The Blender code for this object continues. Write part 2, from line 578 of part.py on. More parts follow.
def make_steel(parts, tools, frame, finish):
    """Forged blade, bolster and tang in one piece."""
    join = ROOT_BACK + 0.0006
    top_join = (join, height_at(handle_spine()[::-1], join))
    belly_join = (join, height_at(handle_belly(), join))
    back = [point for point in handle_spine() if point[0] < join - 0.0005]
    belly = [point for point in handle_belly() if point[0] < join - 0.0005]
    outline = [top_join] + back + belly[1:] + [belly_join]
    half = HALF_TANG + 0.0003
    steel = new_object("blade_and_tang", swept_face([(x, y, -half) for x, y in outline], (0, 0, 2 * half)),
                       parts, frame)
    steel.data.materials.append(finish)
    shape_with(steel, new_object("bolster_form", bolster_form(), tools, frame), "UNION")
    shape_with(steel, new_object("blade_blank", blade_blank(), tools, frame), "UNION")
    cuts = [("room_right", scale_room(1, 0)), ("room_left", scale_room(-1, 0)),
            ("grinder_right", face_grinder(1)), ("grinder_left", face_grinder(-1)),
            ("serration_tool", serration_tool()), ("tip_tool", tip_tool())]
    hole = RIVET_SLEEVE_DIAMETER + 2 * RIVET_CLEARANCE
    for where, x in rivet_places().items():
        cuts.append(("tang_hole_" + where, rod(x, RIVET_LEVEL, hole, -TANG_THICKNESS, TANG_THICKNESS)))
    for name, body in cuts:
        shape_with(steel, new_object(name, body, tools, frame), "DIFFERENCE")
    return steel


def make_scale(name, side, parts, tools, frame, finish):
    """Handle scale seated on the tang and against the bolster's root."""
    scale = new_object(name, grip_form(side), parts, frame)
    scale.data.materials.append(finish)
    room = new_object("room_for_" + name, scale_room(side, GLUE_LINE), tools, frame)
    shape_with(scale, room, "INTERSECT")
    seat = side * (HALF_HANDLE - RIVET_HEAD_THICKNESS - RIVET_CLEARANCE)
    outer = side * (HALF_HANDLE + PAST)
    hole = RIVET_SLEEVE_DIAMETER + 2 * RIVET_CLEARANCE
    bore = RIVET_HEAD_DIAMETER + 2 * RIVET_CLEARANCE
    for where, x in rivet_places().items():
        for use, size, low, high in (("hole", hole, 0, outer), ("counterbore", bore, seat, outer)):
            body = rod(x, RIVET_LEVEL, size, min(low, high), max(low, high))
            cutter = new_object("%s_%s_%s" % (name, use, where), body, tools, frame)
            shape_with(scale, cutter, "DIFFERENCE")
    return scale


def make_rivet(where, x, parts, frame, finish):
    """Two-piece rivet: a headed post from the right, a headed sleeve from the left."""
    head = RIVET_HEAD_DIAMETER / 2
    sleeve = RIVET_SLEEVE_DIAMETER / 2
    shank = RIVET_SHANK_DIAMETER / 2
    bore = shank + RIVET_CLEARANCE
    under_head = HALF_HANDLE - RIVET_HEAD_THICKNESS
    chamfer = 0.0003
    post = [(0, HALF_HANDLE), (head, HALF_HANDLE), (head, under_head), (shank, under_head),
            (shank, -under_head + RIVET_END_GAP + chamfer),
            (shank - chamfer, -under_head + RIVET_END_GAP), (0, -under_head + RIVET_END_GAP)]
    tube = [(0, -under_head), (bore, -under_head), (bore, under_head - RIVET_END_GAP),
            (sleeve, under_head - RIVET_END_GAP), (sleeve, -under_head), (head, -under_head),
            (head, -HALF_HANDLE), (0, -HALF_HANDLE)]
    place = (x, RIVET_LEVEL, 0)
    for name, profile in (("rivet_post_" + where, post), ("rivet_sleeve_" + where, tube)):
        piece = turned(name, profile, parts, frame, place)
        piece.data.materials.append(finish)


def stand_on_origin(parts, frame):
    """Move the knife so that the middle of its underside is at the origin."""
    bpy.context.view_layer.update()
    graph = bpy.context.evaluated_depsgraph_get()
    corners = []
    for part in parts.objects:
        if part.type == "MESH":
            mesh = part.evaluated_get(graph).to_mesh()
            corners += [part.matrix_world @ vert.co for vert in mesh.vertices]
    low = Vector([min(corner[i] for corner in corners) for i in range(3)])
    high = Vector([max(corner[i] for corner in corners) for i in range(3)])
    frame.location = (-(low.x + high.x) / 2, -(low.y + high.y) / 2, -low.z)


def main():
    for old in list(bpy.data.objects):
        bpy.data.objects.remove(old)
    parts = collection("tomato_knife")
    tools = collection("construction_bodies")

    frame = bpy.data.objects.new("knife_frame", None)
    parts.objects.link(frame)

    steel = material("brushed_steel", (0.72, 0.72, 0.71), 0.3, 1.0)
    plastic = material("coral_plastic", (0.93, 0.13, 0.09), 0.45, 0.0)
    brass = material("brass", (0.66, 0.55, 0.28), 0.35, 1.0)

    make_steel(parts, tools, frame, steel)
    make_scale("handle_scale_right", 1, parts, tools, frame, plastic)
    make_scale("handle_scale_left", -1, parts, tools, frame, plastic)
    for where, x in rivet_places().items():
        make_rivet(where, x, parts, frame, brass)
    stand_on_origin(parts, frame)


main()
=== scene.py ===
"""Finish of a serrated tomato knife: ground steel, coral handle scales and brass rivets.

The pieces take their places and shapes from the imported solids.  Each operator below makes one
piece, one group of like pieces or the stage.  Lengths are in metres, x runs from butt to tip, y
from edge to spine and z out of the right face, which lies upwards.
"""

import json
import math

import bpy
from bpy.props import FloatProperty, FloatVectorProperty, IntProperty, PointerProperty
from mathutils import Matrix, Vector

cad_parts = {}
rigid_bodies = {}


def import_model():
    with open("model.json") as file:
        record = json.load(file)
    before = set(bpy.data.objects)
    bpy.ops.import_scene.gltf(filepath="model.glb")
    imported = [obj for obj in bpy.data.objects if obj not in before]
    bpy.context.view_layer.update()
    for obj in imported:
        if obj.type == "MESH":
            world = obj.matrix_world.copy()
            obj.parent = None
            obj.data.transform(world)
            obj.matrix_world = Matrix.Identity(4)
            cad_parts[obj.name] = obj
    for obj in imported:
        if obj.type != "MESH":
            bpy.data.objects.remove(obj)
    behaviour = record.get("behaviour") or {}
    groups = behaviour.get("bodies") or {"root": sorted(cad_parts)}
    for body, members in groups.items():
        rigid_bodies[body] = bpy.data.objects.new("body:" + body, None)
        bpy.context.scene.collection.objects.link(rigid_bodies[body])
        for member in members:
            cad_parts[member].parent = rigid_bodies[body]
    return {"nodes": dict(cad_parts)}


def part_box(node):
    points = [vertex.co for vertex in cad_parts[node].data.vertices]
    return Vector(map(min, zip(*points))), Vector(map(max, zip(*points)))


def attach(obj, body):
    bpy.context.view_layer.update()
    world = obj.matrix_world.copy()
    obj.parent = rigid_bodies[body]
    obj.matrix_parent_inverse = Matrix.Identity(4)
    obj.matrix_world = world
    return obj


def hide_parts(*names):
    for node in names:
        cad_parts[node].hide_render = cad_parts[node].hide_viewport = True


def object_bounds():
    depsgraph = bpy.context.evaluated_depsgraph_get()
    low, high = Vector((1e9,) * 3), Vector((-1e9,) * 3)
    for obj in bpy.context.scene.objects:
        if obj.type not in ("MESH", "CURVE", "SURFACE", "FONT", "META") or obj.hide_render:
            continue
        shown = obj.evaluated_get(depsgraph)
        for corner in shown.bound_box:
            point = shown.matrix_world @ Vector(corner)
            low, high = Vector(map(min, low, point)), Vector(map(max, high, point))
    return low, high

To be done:
Reproduce, word for word, only the lines from the one that contains "if obj.type not" through the final line.

The completed task:
        if obj.type not in ("MESH", "CURVE", "SURFACE", "FONT", "META") or obj.hide_render:
            continue
        shown = obj.evaluated_get(depsgraph)
        for corner in shown.bound_box:
            point = shown.matrix_world @ Vector(corner)
            low, high = Vector(map(min, low, point)), Vector(map(max, high, point))
    return low, high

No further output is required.